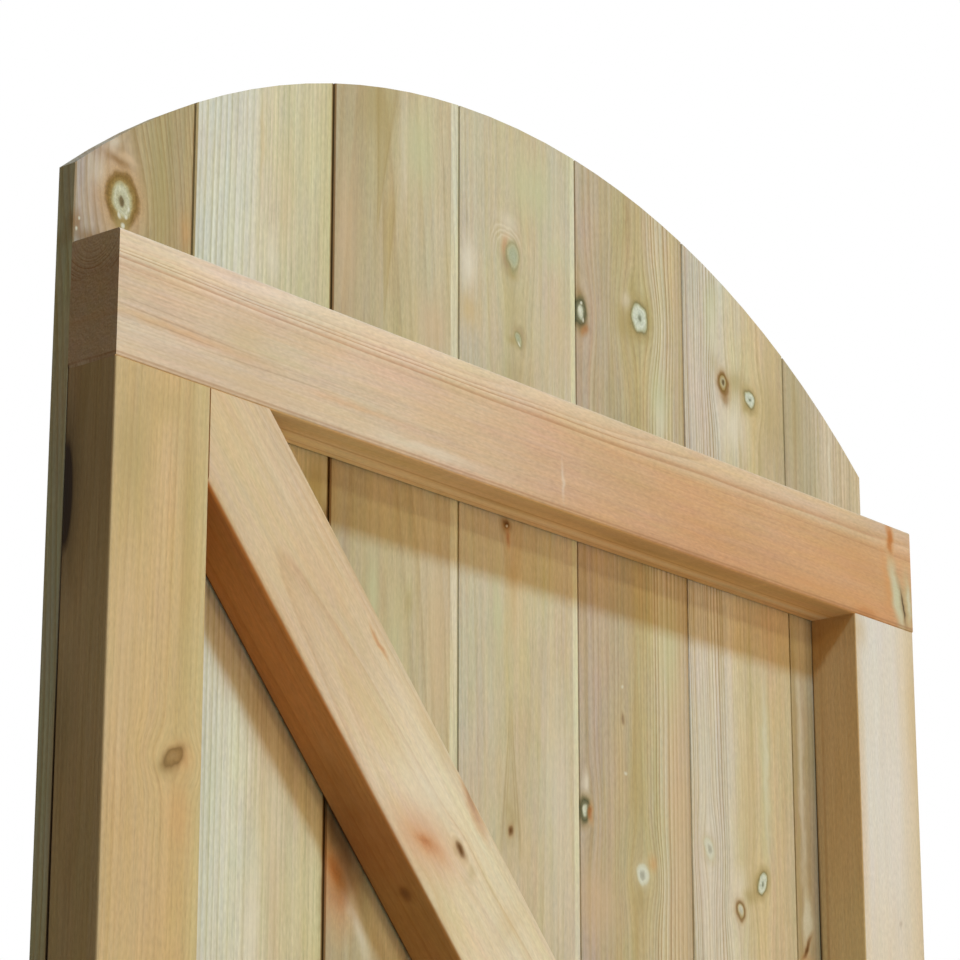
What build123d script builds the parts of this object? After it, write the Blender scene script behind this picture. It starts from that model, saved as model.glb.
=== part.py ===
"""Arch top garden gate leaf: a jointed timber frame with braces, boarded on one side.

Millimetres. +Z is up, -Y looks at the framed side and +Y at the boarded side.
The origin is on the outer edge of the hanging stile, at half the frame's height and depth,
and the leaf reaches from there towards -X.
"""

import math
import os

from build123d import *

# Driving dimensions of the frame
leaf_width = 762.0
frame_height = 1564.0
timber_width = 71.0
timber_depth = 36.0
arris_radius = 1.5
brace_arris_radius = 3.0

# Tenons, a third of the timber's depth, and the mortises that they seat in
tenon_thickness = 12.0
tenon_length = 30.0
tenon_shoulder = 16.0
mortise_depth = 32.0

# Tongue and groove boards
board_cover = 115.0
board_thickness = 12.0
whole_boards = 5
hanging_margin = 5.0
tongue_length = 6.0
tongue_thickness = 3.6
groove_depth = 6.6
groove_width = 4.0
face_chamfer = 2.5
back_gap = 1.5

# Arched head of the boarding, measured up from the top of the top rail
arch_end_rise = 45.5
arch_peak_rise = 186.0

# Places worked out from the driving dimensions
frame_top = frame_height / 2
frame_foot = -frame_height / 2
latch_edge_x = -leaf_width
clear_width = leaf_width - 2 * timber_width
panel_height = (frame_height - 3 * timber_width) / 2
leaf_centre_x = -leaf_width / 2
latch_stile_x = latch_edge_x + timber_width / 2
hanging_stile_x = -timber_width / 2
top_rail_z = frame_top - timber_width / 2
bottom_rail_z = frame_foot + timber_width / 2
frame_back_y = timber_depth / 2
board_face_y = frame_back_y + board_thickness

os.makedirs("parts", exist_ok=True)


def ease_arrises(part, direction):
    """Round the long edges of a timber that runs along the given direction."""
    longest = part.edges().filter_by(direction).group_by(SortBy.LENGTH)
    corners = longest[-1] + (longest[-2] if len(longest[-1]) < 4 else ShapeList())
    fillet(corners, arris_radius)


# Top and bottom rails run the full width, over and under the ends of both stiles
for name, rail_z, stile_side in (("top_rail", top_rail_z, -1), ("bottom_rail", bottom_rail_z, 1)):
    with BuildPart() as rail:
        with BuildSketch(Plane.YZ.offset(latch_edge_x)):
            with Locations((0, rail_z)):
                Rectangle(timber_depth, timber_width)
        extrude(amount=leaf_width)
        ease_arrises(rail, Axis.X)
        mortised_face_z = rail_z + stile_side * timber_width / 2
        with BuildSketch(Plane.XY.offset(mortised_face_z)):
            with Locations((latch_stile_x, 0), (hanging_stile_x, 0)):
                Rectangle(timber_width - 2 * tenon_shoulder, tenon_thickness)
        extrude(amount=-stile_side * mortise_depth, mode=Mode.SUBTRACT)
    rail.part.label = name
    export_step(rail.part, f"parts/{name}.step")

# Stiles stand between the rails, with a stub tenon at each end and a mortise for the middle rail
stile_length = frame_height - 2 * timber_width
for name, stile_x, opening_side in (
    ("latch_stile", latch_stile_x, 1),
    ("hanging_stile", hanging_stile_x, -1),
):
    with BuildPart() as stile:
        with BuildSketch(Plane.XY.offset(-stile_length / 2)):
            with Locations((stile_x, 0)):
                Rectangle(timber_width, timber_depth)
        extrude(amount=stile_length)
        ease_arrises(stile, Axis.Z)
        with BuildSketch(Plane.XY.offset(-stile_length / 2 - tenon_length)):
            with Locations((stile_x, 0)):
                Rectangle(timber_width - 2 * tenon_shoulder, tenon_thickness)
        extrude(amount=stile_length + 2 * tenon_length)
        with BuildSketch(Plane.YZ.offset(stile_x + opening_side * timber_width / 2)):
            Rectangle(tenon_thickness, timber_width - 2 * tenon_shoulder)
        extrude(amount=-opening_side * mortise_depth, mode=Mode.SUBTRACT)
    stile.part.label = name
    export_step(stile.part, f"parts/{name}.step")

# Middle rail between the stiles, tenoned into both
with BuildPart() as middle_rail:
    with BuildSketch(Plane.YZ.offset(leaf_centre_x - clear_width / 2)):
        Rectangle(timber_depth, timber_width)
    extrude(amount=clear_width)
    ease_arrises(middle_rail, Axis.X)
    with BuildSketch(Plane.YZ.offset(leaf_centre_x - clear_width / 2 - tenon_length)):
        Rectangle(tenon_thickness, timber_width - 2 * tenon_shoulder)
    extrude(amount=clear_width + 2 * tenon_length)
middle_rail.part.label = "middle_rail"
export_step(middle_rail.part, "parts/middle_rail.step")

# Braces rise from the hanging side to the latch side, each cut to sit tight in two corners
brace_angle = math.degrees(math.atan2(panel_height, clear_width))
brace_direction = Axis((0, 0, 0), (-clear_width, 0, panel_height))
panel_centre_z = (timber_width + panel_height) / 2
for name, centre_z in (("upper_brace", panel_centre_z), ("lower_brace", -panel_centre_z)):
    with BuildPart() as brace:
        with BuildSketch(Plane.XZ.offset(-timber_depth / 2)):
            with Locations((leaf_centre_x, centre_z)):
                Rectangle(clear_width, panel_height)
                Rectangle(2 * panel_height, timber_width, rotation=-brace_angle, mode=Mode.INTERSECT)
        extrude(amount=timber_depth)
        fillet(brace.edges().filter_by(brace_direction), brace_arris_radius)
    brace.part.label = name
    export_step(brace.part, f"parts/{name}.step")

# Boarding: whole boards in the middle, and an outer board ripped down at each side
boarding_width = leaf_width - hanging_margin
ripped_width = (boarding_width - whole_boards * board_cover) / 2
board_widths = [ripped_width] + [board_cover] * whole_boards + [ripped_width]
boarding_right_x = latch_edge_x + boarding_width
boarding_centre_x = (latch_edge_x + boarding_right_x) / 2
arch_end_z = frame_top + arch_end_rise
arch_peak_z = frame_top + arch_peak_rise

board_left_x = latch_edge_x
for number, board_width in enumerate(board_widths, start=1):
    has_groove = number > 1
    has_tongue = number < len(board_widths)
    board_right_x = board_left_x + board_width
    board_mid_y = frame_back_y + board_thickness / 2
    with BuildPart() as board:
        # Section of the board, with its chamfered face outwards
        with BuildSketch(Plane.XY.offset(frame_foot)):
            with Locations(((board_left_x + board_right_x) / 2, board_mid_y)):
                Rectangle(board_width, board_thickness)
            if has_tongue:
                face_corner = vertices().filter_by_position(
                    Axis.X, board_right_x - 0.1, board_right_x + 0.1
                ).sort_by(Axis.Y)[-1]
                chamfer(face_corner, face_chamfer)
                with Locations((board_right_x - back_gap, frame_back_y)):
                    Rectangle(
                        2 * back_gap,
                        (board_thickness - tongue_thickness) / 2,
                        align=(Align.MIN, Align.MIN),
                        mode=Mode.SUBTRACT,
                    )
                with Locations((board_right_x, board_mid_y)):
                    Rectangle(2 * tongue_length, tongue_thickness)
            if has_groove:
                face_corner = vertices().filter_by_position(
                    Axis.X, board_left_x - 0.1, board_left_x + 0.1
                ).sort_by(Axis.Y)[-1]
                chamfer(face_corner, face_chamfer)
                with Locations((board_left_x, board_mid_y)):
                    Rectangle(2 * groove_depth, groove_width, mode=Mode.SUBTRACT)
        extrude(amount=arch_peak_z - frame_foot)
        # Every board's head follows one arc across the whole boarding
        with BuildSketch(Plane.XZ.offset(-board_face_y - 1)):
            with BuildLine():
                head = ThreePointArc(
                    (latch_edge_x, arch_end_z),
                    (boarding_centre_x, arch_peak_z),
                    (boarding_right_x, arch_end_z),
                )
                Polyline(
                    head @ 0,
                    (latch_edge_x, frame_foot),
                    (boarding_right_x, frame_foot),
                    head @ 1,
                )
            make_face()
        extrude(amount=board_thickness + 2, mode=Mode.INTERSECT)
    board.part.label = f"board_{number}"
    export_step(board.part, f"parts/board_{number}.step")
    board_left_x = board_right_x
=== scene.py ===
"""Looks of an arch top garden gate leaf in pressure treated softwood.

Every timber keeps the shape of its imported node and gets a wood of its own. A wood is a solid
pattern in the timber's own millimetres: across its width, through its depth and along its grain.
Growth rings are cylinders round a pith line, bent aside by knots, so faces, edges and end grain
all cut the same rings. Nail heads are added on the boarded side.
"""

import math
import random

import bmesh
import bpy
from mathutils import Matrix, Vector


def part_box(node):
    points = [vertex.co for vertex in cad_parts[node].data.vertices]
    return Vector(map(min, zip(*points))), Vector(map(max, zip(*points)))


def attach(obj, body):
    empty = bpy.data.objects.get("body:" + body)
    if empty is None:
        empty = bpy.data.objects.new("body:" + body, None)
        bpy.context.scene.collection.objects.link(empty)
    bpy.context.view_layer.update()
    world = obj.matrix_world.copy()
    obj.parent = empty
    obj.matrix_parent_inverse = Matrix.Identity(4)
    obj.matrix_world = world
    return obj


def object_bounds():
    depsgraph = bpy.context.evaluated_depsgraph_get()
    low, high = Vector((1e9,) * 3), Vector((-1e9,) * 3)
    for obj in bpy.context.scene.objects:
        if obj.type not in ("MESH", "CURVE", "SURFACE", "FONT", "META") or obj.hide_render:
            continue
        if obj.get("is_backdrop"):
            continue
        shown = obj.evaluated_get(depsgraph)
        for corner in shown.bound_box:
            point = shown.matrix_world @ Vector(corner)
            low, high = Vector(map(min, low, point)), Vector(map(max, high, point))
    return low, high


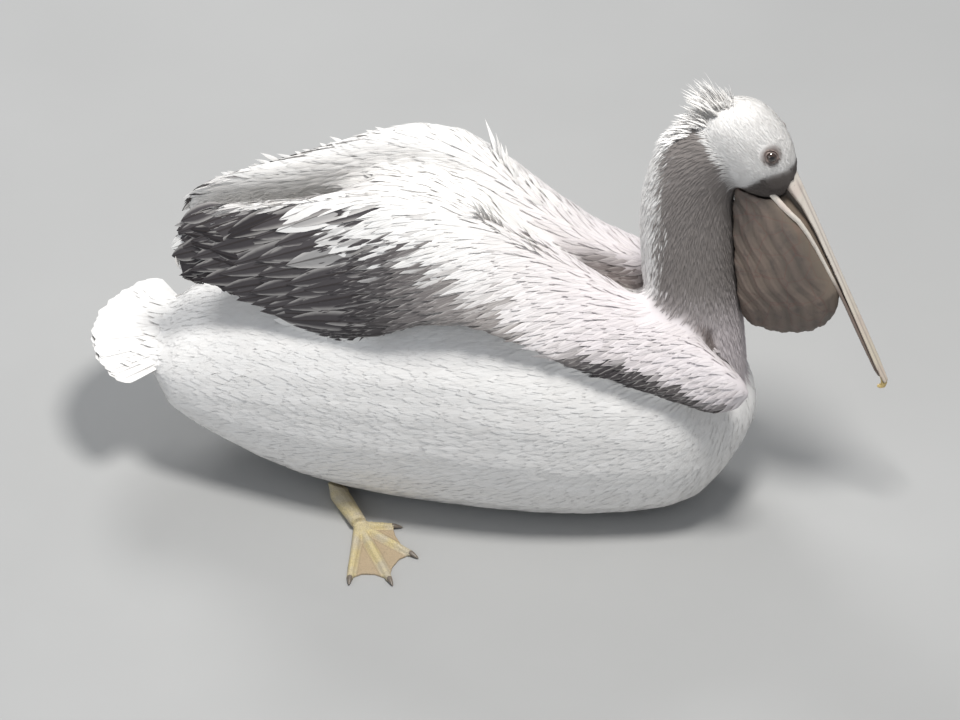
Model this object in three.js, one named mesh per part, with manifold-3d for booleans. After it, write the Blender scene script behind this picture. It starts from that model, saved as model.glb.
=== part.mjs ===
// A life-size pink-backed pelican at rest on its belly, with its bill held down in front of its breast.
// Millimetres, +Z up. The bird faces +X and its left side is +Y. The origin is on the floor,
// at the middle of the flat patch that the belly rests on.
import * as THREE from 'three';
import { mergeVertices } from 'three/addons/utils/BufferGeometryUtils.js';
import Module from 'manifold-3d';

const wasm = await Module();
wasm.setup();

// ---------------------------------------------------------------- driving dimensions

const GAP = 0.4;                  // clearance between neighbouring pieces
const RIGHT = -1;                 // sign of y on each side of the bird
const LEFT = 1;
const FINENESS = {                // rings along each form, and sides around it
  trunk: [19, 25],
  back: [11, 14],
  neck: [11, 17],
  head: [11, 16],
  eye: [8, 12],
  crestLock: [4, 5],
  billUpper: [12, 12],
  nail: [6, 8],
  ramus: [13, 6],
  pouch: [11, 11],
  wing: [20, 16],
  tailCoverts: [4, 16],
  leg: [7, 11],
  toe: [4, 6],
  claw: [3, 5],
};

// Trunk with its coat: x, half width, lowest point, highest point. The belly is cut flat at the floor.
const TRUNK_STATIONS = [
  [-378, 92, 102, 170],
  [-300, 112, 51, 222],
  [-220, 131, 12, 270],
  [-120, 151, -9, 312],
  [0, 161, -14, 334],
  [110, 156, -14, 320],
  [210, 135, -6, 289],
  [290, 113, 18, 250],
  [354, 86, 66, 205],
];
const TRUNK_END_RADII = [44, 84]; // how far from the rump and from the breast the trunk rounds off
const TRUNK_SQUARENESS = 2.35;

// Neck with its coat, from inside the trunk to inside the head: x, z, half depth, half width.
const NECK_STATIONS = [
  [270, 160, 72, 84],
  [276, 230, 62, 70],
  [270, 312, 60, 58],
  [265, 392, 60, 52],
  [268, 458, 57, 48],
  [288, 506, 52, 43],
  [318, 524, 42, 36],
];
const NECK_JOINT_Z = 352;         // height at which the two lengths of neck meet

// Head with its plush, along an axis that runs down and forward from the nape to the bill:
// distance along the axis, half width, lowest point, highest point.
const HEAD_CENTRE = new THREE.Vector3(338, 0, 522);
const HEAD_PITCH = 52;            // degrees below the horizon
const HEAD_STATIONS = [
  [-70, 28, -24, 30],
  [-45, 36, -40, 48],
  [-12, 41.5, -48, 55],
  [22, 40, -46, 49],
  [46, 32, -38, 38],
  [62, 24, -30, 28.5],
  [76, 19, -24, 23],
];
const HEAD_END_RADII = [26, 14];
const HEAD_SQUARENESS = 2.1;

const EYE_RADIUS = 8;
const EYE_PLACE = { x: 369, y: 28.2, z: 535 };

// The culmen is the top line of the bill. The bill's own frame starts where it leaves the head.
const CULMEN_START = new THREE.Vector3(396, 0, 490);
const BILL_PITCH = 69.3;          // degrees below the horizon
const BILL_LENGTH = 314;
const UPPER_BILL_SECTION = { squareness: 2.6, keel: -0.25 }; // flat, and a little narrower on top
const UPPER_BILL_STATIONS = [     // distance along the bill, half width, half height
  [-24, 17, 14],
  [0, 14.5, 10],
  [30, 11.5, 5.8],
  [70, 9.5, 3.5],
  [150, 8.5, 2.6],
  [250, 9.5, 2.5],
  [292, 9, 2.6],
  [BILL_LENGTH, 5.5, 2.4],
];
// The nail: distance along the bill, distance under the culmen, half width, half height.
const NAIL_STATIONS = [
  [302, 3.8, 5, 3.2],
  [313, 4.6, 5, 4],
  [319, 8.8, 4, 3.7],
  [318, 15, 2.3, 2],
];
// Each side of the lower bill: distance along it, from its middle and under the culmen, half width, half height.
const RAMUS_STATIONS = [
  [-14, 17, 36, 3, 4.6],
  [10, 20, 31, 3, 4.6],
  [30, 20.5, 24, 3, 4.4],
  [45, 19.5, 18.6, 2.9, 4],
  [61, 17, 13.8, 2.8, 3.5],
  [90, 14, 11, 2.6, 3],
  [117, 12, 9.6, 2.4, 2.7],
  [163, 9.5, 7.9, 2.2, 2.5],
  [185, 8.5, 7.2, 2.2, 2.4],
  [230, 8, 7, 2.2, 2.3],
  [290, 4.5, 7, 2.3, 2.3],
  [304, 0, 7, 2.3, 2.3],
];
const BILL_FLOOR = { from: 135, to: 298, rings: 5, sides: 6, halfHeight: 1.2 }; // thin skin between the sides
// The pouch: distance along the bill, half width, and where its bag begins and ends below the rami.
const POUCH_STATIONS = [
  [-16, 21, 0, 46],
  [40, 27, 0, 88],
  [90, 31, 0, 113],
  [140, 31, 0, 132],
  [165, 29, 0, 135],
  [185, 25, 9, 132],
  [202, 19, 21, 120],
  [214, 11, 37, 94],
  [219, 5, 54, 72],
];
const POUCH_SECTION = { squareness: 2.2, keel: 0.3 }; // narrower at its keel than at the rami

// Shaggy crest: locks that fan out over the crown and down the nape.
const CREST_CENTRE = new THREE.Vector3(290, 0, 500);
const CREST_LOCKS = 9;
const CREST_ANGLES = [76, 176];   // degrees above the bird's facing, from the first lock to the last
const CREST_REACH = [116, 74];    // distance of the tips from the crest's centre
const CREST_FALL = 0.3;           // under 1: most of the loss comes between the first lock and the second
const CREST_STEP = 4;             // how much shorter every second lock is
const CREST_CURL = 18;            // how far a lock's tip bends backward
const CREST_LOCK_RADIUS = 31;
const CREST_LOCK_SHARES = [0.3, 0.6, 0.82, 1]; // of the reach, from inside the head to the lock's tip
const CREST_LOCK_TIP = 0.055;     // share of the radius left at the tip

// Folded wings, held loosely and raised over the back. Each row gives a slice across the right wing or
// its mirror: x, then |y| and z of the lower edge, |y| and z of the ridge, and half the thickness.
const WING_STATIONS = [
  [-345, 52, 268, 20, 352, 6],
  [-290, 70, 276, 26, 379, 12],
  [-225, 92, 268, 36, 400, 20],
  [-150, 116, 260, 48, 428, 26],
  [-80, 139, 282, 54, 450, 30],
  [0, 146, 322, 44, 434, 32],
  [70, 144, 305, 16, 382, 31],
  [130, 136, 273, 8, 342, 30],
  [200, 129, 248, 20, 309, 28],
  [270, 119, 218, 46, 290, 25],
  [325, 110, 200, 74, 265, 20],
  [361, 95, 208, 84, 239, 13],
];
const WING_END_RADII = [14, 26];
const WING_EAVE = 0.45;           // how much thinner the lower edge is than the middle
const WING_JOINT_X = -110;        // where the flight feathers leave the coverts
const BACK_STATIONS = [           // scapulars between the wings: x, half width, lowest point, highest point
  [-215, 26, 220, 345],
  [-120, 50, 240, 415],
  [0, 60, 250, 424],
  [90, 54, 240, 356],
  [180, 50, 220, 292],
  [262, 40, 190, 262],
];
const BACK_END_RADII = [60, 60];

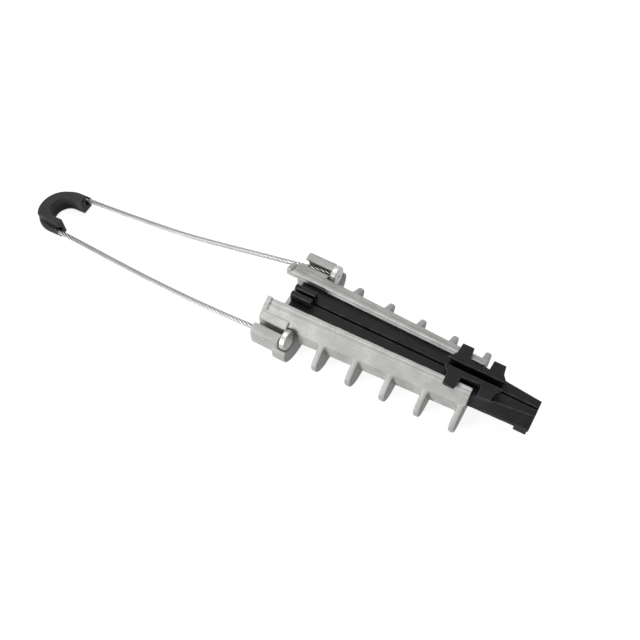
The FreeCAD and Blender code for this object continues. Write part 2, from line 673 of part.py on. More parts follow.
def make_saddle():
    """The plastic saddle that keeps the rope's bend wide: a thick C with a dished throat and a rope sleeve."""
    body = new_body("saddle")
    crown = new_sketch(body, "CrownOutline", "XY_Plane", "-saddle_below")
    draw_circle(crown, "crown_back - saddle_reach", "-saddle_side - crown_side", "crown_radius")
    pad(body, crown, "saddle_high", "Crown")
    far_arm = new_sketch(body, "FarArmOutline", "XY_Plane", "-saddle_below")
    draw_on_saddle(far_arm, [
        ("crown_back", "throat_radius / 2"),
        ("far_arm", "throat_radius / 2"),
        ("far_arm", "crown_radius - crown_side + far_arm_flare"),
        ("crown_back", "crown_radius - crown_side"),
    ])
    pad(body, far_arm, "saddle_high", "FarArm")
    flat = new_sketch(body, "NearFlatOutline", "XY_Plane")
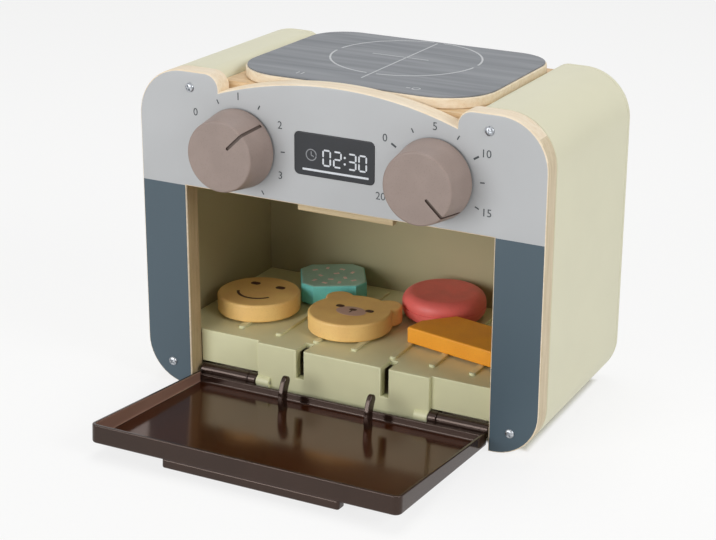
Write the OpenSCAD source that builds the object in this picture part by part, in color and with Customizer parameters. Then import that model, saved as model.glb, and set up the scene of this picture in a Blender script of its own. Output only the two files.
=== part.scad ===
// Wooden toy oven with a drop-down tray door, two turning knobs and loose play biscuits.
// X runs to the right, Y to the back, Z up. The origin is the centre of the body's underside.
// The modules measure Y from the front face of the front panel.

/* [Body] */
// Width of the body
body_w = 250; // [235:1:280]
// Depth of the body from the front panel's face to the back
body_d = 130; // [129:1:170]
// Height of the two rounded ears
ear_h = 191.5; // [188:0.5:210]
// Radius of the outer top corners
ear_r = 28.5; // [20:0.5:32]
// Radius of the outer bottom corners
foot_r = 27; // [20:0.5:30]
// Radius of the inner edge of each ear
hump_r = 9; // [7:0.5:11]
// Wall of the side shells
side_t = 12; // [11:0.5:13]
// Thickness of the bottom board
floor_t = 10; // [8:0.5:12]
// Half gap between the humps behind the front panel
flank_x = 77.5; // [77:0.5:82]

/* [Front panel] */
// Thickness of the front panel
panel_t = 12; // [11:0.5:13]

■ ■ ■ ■

§ What you are asked to do: Quote word for word the lines from the line holding "extrude(amount=board_thickness + 2, mode=Mode.INTERSECT)" through the line holding "pressure treated softwood."; include both of those lines and add nothing.

§ Solution to this problem:
        extrude(amount=board_thickness + 2, mode=Mode.INTERSECT)
    board.part.label = f"board_{number}"
    export_step(board.part, f"parts/board_{number}.step")
    board_left_x = board_right_x
=== scene.py ===
"""Looks of an arch top garden gate leaf in pressure treated softwood.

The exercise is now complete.